**PROBLEM REQUIREMENTS:** Copy out each line of the material in which the word "scene" appears.

DATASET EXCERPT start

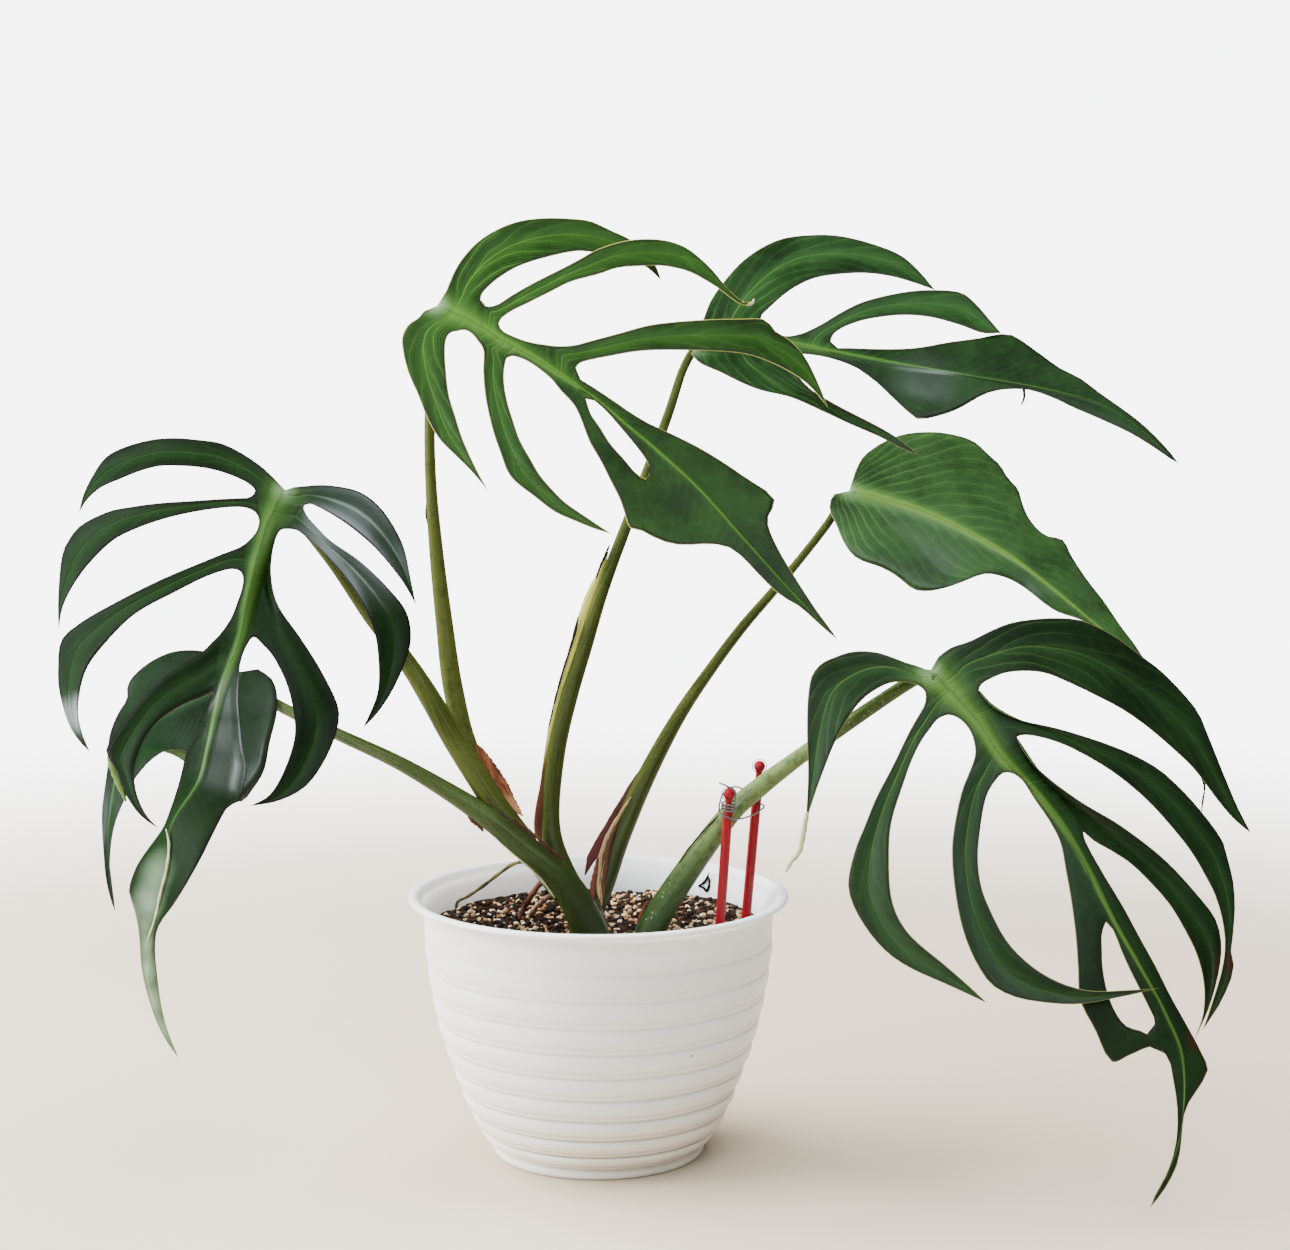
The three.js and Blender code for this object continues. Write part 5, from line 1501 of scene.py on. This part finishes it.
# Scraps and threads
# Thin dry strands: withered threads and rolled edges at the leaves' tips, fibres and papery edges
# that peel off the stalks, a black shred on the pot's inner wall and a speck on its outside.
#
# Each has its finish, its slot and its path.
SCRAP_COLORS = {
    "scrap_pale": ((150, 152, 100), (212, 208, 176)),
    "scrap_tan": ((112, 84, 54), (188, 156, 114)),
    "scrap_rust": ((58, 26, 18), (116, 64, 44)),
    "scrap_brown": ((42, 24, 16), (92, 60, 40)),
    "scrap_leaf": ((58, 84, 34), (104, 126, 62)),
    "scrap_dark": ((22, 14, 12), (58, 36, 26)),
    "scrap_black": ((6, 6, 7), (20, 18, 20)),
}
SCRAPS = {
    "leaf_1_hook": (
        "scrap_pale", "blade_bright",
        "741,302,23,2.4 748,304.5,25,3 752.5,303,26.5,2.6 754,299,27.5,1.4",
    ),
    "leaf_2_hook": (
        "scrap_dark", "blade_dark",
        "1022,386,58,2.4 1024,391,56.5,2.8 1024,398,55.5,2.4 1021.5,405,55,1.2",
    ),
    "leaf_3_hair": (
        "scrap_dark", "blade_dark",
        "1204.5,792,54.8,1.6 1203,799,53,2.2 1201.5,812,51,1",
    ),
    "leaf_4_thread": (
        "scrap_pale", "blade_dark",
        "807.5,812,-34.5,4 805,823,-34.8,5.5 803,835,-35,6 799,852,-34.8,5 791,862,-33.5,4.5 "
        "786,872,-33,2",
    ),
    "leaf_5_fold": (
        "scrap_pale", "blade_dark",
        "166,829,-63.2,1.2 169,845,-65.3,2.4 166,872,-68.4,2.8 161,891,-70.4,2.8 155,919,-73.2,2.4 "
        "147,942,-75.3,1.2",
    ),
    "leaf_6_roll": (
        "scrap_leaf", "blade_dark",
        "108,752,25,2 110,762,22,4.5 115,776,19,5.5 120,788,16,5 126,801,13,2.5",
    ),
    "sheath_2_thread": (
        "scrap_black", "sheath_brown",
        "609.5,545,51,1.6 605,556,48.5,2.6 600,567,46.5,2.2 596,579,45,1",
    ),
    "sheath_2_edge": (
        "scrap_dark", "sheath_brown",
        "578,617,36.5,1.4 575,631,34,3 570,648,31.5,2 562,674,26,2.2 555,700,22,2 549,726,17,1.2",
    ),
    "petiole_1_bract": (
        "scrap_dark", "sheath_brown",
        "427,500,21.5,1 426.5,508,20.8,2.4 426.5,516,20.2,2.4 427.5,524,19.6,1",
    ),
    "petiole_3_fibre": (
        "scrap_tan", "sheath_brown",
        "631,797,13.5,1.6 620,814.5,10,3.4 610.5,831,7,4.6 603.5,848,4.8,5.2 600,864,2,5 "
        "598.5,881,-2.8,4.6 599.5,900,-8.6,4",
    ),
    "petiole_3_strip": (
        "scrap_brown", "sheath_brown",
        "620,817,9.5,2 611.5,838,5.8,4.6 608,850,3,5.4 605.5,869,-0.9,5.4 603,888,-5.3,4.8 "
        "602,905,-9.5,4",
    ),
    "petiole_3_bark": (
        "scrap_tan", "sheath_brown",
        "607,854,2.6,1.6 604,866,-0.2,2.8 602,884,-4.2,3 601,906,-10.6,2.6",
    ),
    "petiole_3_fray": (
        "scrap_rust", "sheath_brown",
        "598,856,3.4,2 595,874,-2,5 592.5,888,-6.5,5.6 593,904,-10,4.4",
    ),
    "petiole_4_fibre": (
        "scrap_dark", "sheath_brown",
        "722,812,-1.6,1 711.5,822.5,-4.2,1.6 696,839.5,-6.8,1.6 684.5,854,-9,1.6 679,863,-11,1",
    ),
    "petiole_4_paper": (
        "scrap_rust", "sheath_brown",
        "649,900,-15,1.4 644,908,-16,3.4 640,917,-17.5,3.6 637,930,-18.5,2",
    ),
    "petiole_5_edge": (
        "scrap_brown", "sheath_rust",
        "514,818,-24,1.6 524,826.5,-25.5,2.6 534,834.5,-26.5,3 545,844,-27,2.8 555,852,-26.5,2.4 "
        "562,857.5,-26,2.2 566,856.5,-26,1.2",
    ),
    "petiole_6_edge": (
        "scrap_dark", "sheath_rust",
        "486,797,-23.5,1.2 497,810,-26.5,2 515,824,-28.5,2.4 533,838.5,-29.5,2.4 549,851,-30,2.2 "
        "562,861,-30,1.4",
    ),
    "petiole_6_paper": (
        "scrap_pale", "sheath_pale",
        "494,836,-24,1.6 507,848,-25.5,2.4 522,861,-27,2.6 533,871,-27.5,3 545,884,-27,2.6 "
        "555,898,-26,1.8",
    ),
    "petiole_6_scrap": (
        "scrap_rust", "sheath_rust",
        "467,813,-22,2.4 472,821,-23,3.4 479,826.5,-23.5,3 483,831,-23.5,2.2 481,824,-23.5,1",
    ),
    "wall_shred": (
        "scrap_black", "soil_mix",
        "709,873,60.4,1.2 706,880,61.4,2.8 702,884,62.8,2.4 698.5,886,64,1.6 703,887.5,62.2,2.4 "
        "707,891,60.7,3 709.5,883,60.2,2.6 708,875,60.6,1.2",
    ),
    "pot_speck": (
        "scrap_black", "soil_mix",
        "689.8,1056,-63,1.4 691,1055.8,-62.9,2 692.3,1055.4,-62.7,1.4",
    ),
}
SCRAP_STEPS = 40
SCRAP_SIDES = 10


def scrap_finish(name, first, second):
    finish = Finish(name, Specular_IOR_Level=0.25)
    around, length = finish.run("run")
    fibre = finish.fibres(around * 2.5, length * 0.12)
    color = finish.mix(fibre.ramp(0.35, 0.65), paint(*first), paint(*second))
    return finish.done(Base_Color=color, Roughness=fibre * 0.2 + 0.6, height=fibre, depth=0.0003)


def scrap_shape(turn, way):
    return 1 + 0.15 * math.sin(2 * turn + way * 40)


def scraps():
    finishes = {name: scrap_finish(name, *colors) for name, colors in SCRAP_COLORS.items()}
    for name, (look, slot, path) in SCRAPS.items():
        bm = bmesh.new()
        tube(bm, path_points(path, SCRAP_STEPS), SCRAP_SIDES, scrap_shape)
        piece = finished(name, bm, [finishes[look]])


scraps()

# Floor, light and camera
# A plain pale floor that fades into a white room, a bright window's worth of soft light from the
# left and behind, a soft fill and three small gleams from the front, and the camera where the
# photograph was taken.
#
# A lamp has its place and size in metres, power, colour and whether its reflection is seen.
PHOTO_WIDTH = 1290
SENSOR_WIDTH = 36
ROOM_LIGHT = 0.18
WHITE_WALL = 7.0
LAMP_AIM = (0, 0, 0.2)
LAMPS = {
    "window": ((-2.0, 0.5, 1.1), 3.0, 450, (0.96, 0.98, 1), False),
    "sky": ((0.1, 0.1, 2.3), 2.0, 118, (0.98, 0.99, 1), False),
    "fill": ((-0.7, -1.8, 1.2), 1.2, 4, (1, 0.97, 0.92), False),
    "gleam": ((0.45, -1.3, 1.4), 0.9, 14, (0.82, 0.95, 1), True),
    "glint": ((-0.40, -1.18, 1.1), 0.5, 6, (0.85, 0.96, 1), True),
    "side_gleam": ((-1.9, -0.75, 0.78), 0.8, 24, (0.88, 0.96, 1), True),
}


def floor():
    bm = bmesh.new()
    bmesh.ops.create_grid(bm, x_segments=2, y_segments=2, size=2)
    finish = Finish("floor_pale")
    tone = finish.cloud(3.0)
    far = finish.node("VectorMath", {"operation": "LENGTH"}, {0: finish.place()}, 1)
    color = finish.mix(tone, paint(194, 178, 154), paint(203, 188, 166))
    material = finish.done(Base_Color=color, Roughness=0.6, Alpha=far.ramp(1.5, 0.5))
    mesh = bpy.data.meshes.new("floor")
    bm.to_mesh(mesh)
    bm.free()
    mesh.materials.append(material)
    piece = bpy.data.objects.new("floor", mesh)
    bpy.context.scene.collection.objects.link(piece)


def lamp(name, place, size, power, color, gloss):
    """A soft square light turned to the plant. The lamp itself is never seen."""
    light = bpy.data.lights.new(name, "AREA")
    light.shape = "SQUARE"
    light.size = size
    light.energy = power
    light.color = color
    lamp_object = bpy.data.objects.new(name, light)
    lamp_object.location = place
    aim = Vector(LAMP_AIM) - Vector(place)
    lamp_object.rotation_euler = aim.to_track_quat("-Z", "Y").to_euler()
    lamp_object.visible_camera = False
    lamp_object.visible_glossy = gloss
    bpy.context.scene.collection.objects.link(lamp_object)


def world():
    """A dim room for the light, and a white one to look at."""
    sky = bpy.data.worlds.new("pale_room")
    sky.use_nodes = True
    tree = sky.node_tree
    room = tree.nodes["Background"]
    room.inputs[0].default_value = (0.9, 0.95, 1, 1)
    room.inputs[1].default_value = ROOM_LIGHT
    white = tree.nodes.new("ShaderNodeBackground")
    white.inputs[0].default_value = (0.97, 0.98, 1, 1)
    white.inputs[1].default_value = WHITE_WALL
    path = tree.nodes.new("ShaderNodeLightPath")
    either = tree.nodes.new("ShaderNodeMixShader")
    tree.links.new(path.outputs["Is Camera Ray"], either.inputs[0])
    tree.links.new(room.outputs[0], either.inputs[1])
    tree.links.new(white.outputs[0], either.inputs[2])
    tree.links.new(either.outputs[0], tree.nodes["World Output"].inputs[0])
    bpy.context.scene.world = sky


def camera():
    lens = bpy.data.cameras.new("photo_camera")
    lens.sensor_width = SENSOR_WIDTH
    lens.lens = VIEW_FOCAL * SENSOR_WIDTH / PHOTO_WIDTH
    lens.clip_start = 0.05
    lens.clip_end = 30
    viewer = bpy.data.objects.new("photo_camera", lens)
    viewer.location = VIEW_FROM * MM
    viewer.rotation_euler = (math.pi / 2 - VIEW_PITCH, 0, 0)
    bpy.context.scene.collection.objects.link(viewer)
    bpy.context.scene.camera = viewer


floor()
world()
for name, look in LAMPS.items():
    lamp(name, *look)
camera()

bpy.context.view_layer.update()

DATASET EXCERPT end

**SOLUTION TO THE PROBLEM:**
The three.js and Blender code for this object continues. Write part 5, from line 1501 of scene.py on. This part finishes it.
    bpy.context.scene.collection.objects.link(piece)
    bpy.context.scene.collection.objects.link(lamp_object)
    bpy.context.scene.world = sky
    bpy.context.scene.collection.objects.link(viewer)
    bpy.context.scene.camera = viewer